The Hardy Boyz are in the ring for a match, but Kane makes his RAW debut and chokeslams those two geeks and then tosses Jeff out of the ring onto his brother.  23 years later, all three guys are still around.  Anyway, Paul Bearer cuts the big promo on Undertaker, calling Kane “the stop sign on your highway to immortality”.  Thank god they just did the promo instead of the original Vince Russo idea of having a casket match between them on this show.

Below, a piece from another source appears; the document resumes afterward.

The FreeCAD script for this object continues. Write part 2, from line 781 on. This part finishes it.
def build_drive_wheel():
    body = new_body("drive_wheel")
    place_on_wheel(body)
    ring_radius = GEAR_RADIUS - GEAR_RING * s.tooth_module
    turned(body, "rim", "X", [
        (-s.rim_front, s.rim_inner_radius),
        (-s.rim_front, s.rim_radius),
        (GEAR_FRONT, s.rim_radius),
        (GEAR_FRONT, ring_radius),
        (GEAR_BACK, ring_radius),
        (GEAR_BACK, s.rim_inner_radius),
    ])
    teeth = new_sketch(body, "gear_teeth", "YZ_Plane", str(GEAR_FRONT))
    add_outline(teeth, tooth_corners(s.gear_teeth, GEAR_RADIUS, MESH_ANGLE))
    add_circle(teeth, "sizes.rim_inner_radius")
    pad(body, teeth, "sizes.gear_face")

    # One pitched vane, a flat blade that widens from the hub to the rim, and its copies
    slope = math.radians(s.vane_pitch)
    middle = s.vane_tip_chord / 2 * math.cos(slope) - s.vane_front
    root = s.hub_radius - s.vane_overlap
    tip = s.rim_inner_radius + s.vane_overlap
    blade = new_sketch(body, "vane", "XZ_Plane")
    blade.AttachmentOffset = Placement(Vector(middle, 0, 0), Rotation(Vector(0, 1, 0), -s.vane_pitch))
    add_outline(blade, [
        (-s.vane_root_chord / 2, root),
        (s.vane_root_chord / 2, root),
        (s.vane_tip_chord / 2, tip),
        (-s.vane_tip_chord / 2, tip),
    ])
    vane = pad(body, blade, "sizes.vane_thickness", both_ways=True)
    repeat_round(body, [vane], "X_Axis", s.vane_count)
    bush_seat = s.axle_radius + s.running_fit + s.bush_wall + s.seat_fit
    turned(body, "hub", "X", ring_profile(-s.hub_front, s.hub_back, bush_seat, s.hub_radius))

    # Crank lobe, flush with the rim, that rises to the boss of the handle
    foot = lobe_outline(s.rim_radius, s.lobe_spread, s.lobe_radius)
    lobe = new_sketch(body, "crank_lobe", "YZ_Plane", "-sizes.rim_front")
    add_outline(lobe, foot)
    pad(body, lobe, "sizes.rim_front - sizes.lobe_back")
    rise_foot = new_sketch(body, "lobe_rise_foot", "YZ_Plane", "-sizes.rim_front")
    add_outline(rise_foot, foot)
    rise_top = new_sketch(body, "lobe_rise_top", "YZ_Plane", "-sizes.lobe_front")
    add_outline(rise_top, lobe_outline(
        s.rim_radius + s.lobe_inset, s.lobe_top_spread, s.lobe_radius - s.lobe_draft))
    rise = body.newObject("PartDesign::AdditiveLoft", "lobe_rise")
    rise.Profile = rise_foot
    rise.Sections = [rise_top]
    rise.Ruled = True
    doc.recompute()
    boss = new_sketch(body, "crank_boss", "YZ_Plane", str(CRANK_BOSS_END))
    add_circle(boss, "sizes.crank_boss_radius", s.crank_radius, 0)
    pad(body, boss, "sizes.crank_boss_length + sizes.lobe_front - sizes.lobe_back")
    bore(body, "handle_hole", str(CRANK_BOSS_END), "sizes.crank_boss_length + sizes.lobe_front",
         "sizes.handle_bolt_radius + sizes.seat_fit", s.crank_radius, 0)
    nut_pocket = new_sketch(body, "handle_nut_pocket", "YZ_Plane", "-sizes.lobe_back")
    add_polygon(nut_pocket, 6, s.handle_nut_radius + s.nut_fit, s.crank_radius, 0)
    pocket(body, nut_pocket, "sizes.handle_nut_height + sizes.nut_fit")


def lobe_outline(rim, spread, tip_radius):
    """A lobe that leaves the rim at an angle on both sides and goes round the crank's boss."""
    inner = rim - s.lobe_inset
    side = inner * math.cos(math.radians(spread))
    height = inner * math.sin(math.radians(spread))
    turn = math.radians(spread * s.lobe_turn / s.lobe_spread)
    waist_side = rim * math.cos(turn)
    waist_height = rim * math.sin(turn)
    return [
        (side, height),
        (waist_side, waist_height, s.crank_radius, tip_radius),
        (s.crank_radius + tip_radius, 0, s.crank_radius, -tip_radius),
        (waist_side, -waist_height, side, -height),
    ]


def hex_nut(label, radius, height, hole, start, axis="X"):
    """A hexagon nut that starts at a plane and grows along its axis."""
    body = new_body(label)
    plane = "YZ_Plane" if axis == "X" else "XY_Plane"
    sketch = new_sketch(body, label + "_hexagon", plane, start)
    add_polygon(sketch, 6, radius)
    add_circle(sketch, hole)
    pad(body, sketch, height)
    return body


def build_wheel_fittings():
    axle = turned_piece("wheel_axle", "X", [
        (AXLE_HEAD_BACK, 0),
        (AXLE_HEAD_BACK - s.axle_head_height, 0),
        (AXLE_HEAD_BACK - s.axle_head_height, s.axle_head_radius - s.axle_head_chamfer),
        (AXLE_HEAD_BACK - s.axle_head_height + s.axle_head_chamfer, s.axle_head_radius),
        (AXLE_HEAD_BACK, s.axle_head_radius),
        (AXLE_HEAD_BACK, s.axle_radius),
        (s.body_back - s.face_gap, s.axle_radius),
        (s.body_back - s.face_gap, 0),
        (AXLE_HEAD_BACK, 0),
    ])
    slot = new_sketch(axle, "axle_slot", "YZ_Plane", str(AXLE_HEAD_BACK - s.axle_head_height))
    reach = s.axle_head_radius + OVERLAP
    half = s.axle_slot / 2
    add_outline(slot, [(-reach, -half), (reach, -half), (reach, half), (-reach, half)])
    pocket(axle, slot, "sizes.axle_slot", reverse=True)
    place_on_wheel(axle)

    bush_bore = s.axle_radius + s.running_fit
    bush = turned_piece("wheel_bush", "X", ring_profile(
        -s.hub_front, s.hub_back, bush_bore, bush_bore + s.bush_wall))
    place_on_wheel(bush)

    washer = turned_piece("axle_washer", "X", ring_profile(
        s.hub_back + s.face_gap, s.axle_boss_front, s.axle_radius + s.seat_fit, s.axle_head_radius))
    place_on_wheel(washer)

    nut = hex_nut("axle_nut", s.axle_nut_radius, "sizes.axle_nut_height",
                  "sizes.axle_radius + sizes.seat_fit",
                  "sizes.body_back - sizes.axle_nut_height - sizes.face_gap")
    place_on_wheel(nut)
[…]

Bret Hart v. Hunter Hearst Helmsley

Jerry Lawler goes on this whole rant against Vince, telling him that he can’t ignore “the WCW” because they exist and need to be discussed.  Shit, now we’ve had 20 years where they won’t shut up about them.  Bret chases Hunter to the corner and pulls him out by the feet, but HHH goes to the eyes and slugs away.  Meanwhile, on commentary, Vince tells the story about how Bret’s whole deal is advocating family values.  Bret with a DDT for two, but this brings out Shawn (gently telling the crowd to “suck it” on the way to the ring) and he picks his nose with the Canadian flag in a bit that got people in some hot water.  We take a break with the Hart Foundation coming out to provide backup, and return with HHH USING THE KNEE to take control.  Suplex gets two.  Hunter with an atomic drop and patented Nash hair flip for good measure, and he follows with the sleeper.  Bret escapes with a backdrop suplex and even Vince is using that stupid “Triple H” name now.  Stop trying to make Triple H a thing, it’s never gonna be a thing.  Hunter gets his own DDT for two and someone throws what looks like a paper airplane into the ring.  “This match is heating up!” notes Vince.  I would argue against that point strenuously.  Bret with the Sharpshooter, but Hunter makes the ropes with the help of Chyna, who then goes to beat on him and then tips him off that Shawn is ready for his superkick.  And indeed, Shawn superkicks him and Bret is counted out at 10:49.  Pretty dull stuff.  **

I don’t even know WHERE to start with summing up this show, so I’m just gonna sign off and let the comment section provide my Sunday morning entertainment.